**Problem requirements**
Reproduce all of the data exactly, with no line skipped.

**Dataset section**
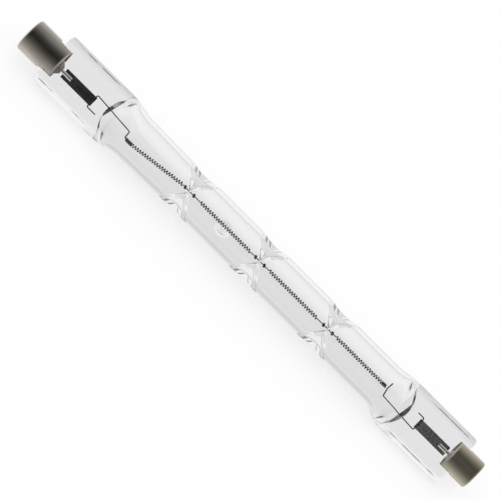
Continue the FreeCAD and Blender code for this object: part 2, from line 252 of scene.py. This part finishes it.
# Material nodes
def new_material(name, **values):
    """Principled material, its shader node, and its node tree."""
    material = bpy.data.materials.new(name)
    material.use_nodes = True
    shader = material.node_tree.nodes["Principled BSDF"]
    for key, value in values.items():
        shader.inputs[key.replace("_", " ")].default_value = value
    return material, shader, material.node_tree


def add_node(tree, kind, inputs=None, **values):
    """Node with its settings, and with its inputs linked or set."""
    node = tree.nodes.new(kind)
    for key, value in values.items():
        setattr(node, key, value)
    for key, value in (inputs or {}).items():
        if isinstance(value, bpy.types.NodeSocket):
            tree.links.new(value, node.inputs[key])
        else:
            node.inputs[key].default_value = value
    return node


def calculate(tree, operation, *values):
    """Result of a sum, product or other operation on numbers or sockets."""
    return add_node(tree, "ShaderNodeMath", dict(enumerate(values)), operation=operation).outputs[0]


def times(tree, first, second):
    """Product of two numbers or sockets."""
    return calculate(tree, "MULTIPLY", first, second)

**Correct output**
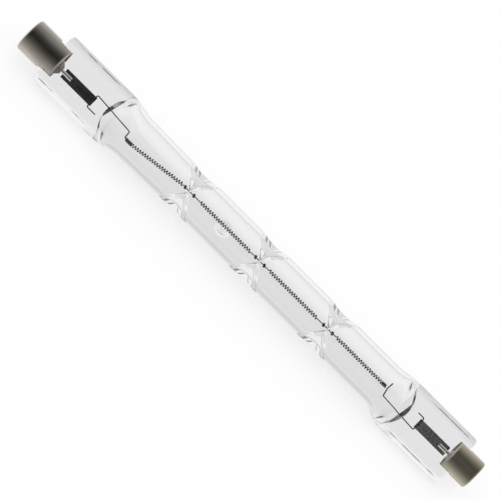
Continue the FreeCAD and Blender code for this object: part 2, from line 252 of scene.py. This part finishes it.
# Material nodes
def new_material(name, **values):
    """Principled material, its shader node, and its node tree."""
    material = bpy.data.materials.new(name)
    material.use_nodes = True
    shader = material.node_tree.nodes["Principled BSDF"]
    for key, value in values.items():
        shader.inputs[key.replace("_", " ")].default_value = value
    return material, shader, material.node_tree


def add_node(tree, kind, inputs=None, **values):
    """Node with its settings, and with its inputs linked or set."""
    node = tree.nodes.new(kind)
    for key, value in values.items():
        setattr(node, key, value)
    for key, value in (inputs or {}).items():
        if isinstance(value, bpy.types.NodeSocket):
            tree.links.new(value, node.inputs[key])
        else:
            node.inputs[key].default_value = value
    return node


def calculate(tree, operation, *values):
    """Result of a sum, product or other operation on numbers or sockets."""
    return add_node(tree, "ShaderNodeMath", dict(enumerate(values)), operation=operation).outputs[0]


def times(tree, first, second):
    """Product of two numbers or sockets."""
    return calculate(tree, "MULTIPLY", first, second)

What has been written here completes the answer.